--- Start ---
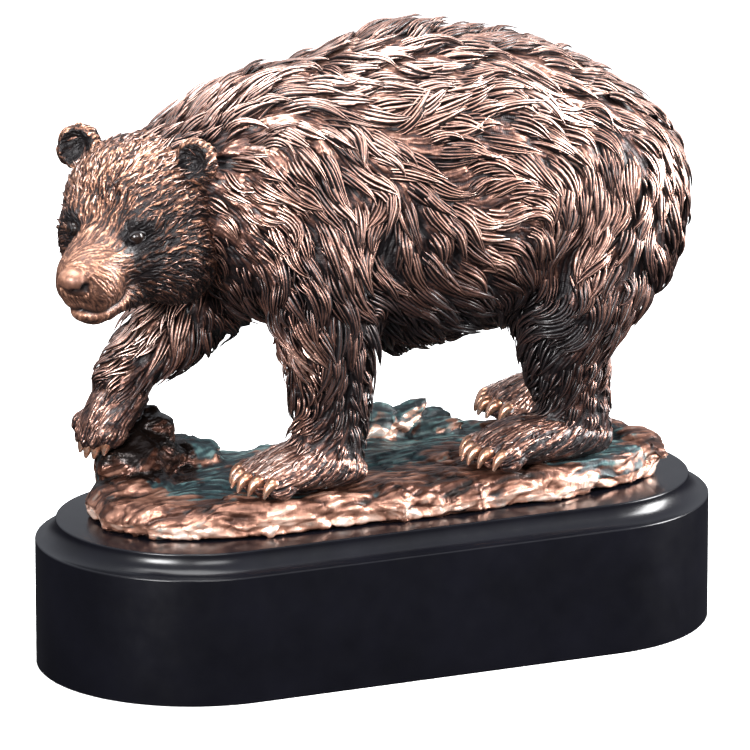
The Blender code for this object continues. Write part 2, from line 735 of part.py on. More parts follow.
def main():
    clear_scene()
    sculpture = new_collection("bear_sculpture")
    helpers = new_collection("helpers")
    helpers.hide_render = True
    bronze = new_material("bronzed_resin", (0.42, 0.22, 0.14), 0.38, 0.85)
    black = new_material("black_lacquer", (0.012, 0.012, 0.014), 0.28, 0.0)
    make_plinth(sculpture, black)
    make_cast(sculpture, helpers, bronze)


main()
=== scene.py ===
"""Looks of the walking bear: rubbed bronze coat, rocky ground and black lacquered plinth.

The sculpture is worked out in the bear's units, millimetres with z = 0 at the top of the ground,
and each finished piece is put in the frame's metres at the end.
"""

import json
import math

import bmesh
import bpy
import numpy as np
from mathutils import Euler, Matrix, Vector, noise
from mathutils.bvhtree import BVHTree

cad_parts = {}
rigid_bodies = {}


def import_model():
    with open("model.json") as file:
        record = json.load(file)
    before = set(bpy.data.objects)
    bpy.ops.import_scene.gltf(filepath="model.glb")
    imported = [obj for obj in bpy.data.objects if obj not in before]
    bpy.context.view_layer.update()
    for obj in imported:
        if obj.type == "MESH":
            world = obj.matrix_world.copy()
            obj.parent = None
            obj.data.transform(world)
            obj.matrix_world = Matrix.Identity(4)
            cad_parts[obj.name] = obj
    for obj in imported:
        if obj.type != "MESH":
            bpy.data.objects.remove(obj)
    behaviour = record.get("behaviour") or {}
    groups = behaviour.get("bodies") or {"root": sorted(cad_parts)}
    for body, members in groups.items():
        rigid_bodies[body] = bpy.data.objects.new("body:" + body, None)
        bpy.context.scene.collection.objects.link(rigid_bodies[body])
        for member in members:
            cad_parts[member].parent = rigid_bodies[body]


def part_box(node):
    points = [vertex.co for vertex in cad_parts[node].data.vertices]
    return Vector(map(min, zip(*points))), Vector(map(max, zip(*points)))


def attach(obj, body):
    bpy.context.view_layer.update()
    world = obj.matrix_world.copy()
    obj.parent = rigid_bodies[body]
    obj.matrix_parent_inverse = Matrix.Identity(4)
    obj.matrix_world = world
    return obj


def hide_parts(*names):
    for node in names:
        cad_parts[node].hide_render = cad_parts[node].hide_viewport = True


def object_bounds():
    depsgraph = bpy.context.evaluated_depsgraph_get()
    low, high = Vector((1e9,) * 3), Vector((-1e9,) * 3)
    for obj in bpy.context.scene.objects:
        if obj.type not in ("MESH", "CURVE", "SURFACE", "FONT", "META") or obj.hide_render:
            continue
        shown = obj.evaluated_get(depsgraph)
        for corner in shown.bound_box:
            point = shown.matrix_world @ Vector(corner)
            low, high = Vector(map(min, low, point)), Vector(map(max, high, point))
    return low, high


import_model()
cad_low, cad_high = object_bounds()

# Places taken from the frame
MM = 0.001
PLINTH_LOW, PLINTH_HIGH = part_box("plinth")
SEAT_GAP = 0.3
GROUND_THICKNESS = 10.0
GROUND_TOP = PLINTH_HIGH.z / MM + SEAT_GAP + GROUND_THICKNESS
TO_METRES = Matrix.Scale(MM, 4) @ Matrix.Translation((0, 0, GROUND_TOP))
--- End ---
OBJECTIVE >>
Extract the run of lines that opens with the line containing "0.14), 0.38, 0.85)" and closes with the line containing "obj.matrix_world = world"; reproduce it exactly and add nothing.

WRITTEN ANSWER >>
    bronze = new_material("bronzed_resin", (0.42, 0.22, 0.14), 0.38, 0.85)
    black = new_material("black_lacquer", (0.012, 0.012, 0.014), 0.28, 0.0)
    make_plinth(sculpture, black)
    make_cast(sculpture, helpers, bronze)


main()
=== scene.py ===
"""Looks of the walking bear: rubbed bronze coat, rocky ground and black lacquered plinth.

The sculpture is worked out in the bear's units, millimetres with z = 0 at the top of the ground,
and each finished piece is put in the frame's metres at the end.
"""

import json
import math

import bmesh
import bpy
import numpy as np
from mathutils import Euler, Matrix, Vector, noise
from mathutils.bvhtree import BVHTree

cad_parts = {}
rigid_bodies = {}


def import_model():
    with open("model.json") as file:
        record = json.load(file)
    before = set(bpy.data.objects)
    bpy.ops.import_scene.gltf(filepath="model.glb")
    imported = [obj for obj in bpy.data.objects if obj not in before]
    bpy.context.view_layer.update()
    for obj in imported:
        if obj.type == "MESH":
            world = obj.matrix_world.copy()
            obj.parent = None
            obj.data.transform(world)
            obj.matrix_world = Matrix.Identity(4)
            cad_parts[obj.name] = obj
    for obj in imported:
        if obj.type != "MESH":
            bpy.data.objects.remove(obj)
    behaviour = record.get("behaviour") or {}
    groups = behaviour.get("bodies") or {"root": sorted(cad_parts)}
    for body, members in groups.items():
        rigid_bodies[body] = bpy.data.objects.new("body:" + body, None)
        bpy.context.scene.collection.objects.link(rigid_bodies[body])
        for member in members:
            cad_parts[member].parent = rigid_bodies[body]


def part_box(node):
    points = [vertex.co for vertex in cad_parts[node].data.vertices]
    return Vector(map(min, zip(*points))), Vector(map(max, zip(*points)))


def attach(obj, body):
    bpy.context.view_layer.update()
    world = obj.matrix_world.copy()
    obj.parent = rigid_bodies[body]
    obj.matrix_parent_inverse = Matrix.Identity(4)
    obj.matrix_world = world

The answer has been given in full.